The Greenway concept, already proved abroad, has been emulated in other parts of Ireland, too. Walking and tourism groups like Mountaineering Ireland are relying on the same principle of “permissive access” to develop new foot trails and improve existing ones in other scenic but privately owned shore and mountain areas.
Kelly, the farmer, likes the Greenway concept so much that he lets one section follow part of his house’s driveway. There, he built a wooden shelter for tired passers-by, with water on tap for humans and dogs.
“I’ve met people from all over the world right on my doorstep,” he said.
Dermot Madigan, general manager of the Mulranny Park Hotel, said it was a no-brainer to let the Greenway pass through the hotel grounds. Built in 1897 as a seaside resort that depended on the railway, the hotel now sees its old branch line delivering customers once again. “Our bar business alone went up 13 percent in the first year, which is a big jump,” Madigan said.
There is a rueful saying in the west of Ireland that “you can’t eat scenery,” but it’s only half true: During the summer, tourism is the lifeblood of the beautiful Atlantic seaboard.
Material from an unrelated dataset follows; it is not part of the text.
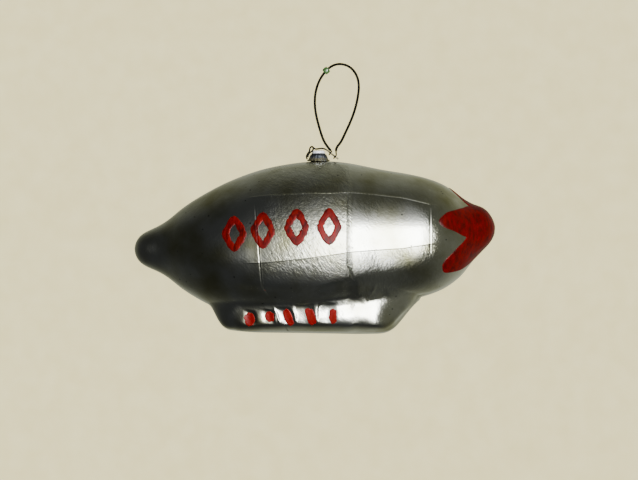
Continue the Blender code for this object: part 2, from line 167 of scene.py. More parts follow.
# The crimps' depth as a share of the radius, and the radii between which they start
CRIMP_SHARE = 0.035
CRIMP_START = (2.0 * MM, 2.6 * MM)

# The bail wire and the loop, by the routes that their solids follow
BAIL_ROUTE = (
    (-9.2, -26.1), (-9.4, -25.5), (-9.1, -24.6), (-8.6, -23.8), (-8.4, -23.0), (-7.95, -22.6),
    (-7.5, -22.9), (-7.15, -23.2), (-6.0, -23.2), (-4.8, -23.15),
)
# The strand that comes back down beside the bail's foot, and the steps sideways of its start
BAIL_RETURN = (
    (-7.89, -22.6), (-7.56, -23.0), (-7.61, -23.5), (-7.95, -23.92), (-8.44, -24.28),
    (-8.78, -24.67), (-8.95, -25.11), (-9.0, -25.6),
)
RETURN_STEPS = 3
RETURN_STEP = 0.12 * MM
ARM_START = Vector((-3.9, 0.0, -23.5)) * MM
ARM_SLOPE = math.radians(38)
ARM_DIRECTION = Vector((math.cos(ARM_SLOPE), 0, -math.sin(ARM_SLOPE)))
ARM_LENGTH = 4.2 * MM
BAIL_RADIUS = 0.23 * MM
LOOP_RADIUS = 0.35 * MM
CORE_RADIUS = 0.19 * MM
EYE_PLACES = (1.45 * MM, 3.1 * MM)
EYE_CLEARANCE = 0.155 * MM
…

Some hope that new walking trails and greenways can extend that season into the rest of the year.
On a recent weekend, a weather app gave the following forecast for western Mayo: 10 a.m. broken clouds and sunshine; 1 p.m. overcast with drizzle; 3 p.m. overcast with extreme heavy rain; 4 p.m. fog; 5 p.m. overcast with regular heavy rain; 7 p.m. drizzle; 9 p.m. snow. Temperatures ranged from 39 to 45 degrees.
Yet this did not deter Ann O’Connor and Terence McGrath, a Dublin couple, from trying to cycle from Mulranny to the village of Louisburgh and back, a 60-mile round trip, most of it on the Greenway.
They made it to Louisburgh and then back as far as Westport, 18 miles short of their hotel, before putting their bikes into a taxi amid driving rain and hail. (To be fair, the forecast hadn’t mentioned hail.)
“It’s so breathtaking,” O’Connor said, in no way deflated by the ordeal. “Even when it was raining, there was so much to see.”
McGrath added, philosophically: “It’s a different scenery in the rain to what you see when it’s sunny. It has a different beauty then.”